Zim democratic transition remains at risk –– ICG

ZIMBABWE is facing political and security risks which might scuttle the current transition, the International Crisis Group (ICG), a global organisation led by retired statesmen, has said.

In its latest report titled Zimbabwe: Political and Security Challenges to the Transition, the ICG said the country’s transition from dictatorship to democracy was bedevilled by serious “political and security risks”.

“Despite initial scepticism, Zimbabwe’s year-old unity government has achievements to its credit, but the democratic transition remains at risk, especially from hard-line security officials –– President Robert Mugabe’s last reliable supporters,” the report says.

ICG Africa Programme Director François Grignon said the military posed the greatest threat to transition.

“As Zimbabwe enters its second year under a unity government, the challenges to democratic transformation are in sharp focus,” Grignon said.

“The military leadership and other Mugabe loyalists in Zanu PF are using their symbiotic relationship with the state apparatus to exercise veto power over the transition. A mature political system must develop, so Zanu PF and the MDC engage as both competitors in politics and partners in government.”

The latest briefing from the ICG analyses the situation in Zimbabwe resulting from the Global Political Agreement (GPA) that broke the stalemate following failed 2008 presidential elections and led to the formation of the inclusive government in February 2009. It concludes that all domestic signatories of the GPA, as well as the South African mediation, must embrace democratic transformation as the vital objective of the transition.
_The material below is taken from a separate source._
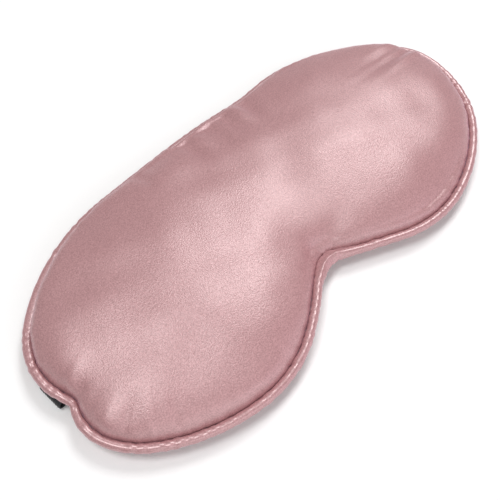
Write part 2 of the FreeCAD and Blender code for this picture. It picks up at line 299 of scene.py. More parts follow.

“A wide range of problems could return Zimbabwe to where it was a year ago –– on the edge of collapse –– if the long-ruling Zanu PF and the military leadership maintain an intransigent stance on the reforms for economic and political stability,” the ICG report says.

“Against the odds, the government that brought together Mugabe and the leaders of the divided wings of the MDC, Prime Minister Morgan Tsvangirai and Deputy Prime Minister Arthur Mutambara, started well. Schools and hospitals re-opened; civil servants were paid and returned to work; hyperinflation was halted; goods returned to store shelves; a cholera epidemic was controlled; and human rights activists reported a significant drop in abuses.”

However, the ICG said “major threats can still derail the reform process” and plunge the country back to the dark era of political repression and economic meltdown. –– Staff Writer.